Brief:
Copy the first line of the material below and every later line through the line containing "EDGE_RADIUS = 0.008", without any other output.

:: Supplied material ::

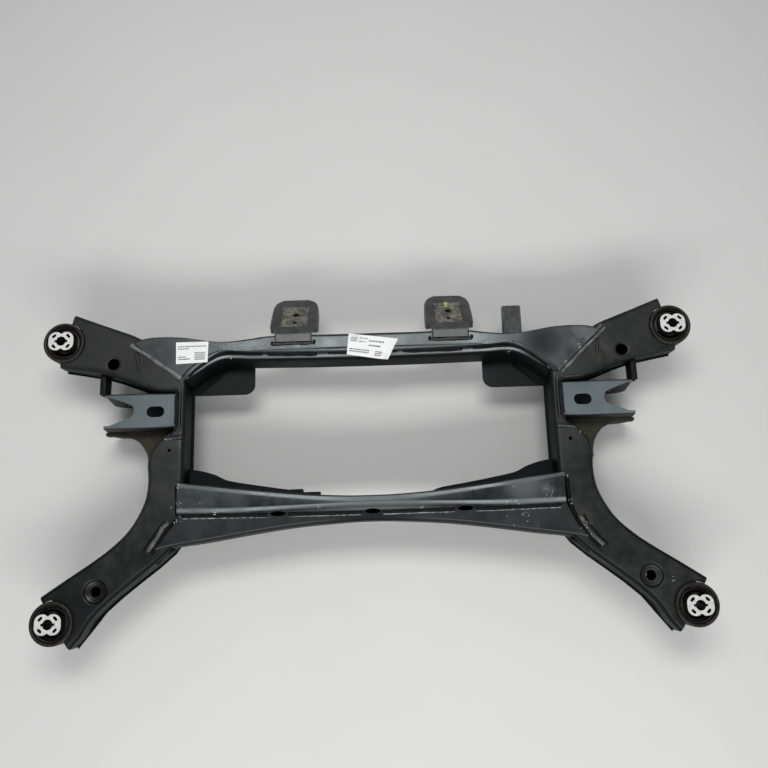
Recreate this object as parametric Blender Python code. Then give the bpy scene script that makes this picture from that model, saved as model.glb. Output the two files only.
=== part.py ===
"""Pressed and welded axle subframe with four rubber mounting bushes.

Metres, +Z up. The part lies on its underside. X is across the axle, +X to the right in plan.
Plan positions below are measured from the middle of the four bushes, and the whole part hangs
from a datum that shifts it so that its origin is the middle of its base.
The two halves mirror each other, so places are given as a distance from the centre plane.
"""
import math

import bmesh
import bpy
from mathutils import Matrix, Vector

# Clearance between pieces that touch or are welded together
GAP = 0.0003

# Sheet thicknesses
SHEET = 0.003
BASE_SHEET = 0.0025
BRACKET_SHEET = 0.0035

# Heights above the surface that the part lies on
SKIN_Z = 0.136
ARM_DROP = 0.0025
NECK_DROP = 0.003
SIDE_DEPTH = 0.055
ARM_RISE = 0.016
BASE_FOLD = 0.012
BASE_LIP = 0.003
EDGE_RADIUS = 0.008

# Bushes, and the edge of the rear crossmember, as distances from the middle of the bushes
HALF_LENGTH = 0.235
BACK_Y = 0.237
REAR_BUSH = (0.530, HALF_LENGTH)
FRONT_BUSH = (0.522, -HALF_LENGTH)
HOUSING_RADIUS = 0.0355
HOUSING_WALL = 0.0030
HOUSING_LENGTH = 0.060
HOUSING_PROUD = 0.0015
SLEEVE_WALL = 0.0018
RIM_HEIGHT = 0.0042
CORE_PROUD = 0.0145
CORE_WIDTH = 0.0430
CORE_HEIGHT = 0.0325
CORE_CORNER = 0.0125
CORE_NOTCH = 0.0032
CORE_BORE = 0.0083
BORE_NOTCH = 0.0042
LOBE_HOLE = (0.0022, 0.0042)
VOID_INNER = 0.0185
VOID_OUTER = 0.0235
VOID_ANGLE = math.radians(66)

# Holes in the side members
ARM_HOLE = (0.443, 0.195)
ARM_HOLE_RADIUS = 0.0100
CUP_CENTRE = (0.455, -0.1875)
CUP_RADIUS = 0.0200
CUP_FLOOR_RADIUS = 0.0125
CUP_DEPTH = 0.0050
CUP_HOLE_RADIUS = 0.0084
PILOT_HOLE = (0.340, 0.041)
PILOT_RADIUS = 0.0030

# Side member: the inner wall of the central window and the narrow neck beside the link bracket
WINDOW_X = 0.316
NECK_X = 0.335
NECK_Y = (0.078, 0.140)

# Link bracket
LINK_Y = (0.083, 0.145)
LINK_WEB_DROP = 0.018
LINK_TIP_X = 0.461
LINK_LOBE_X = 0.450
LINK_LOBE_RADIUS = 0.026
LINK_NOTCH_X = 0.409
LINK_NOTCH_MOUTH = 0.009
SLOT_CENTRE = (0.3715, 0.1115)
SLOT_LENGTH = 0.0305
SLOT_WIDTH = 0.0190
BRACE_X = 0.411
BRACE_Z = 0.052
BOLT_RADIUS = 0.0070
STRUT_X = (0.4605, 0.4725)
STRUT_DEPTH = 0.026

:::

Finished task:
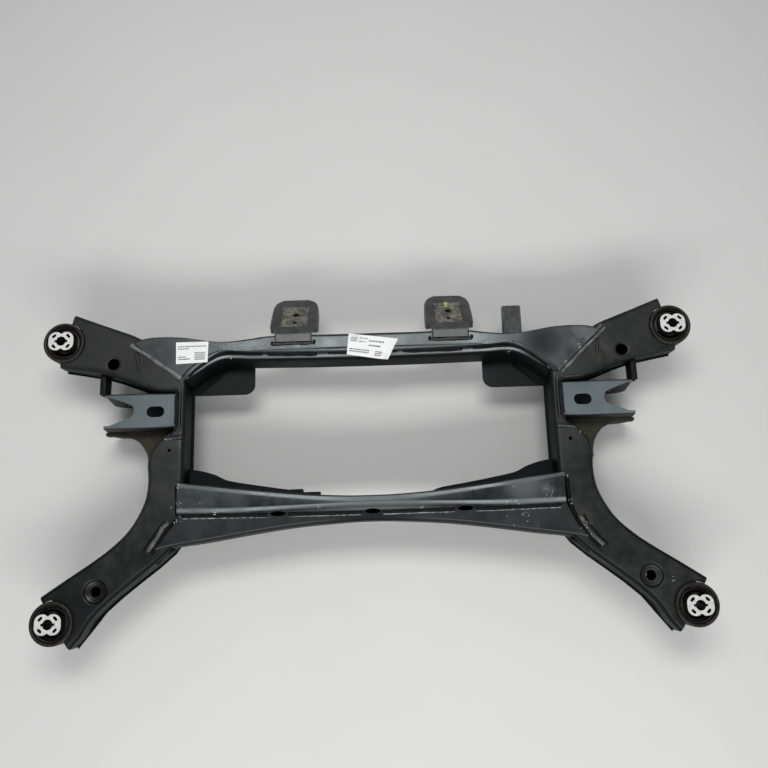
Recreate this object as parametric Blender Python code. Then give the bpy scene script that makes this picture from that model, saved as model.glb. Output the two files only.
=== part.py ===
"""Pressed and welded axle subframe with four rubber mounting bushes.

Metres, +Z up. The part lies on its underside. X is across the axle, +X to the right in plan.
Plan positions below are measured from the middle of the four bushes, and the whole part hangs
from a datum that shifts it so that its origin is the middle of its base.
The two halves mirror each other, so places are given as a distance from the centre plane.
"""
import math

import bmesh
import bpy
from mathutils import Matrix, Vector

# Clearance between pieces that touch or are welded together
GAP = 0.0003

# Sheet thicknesses
SHEET = 0.003
BASE_SHEET = 0.0025
BRACKET_SHEET = 0.0035

# Heights above the surface that the part lies on
SKIN_Z = 0.136
ARM_DROP = 0.0025
NECK_DROP = 0.003
SIDE_DEPTH = 0.055
ARM_RISE = 0.016
BASE_FOLD = 0.012
BASE_LIP = 0.003
EDGE_RADIUS = 0.008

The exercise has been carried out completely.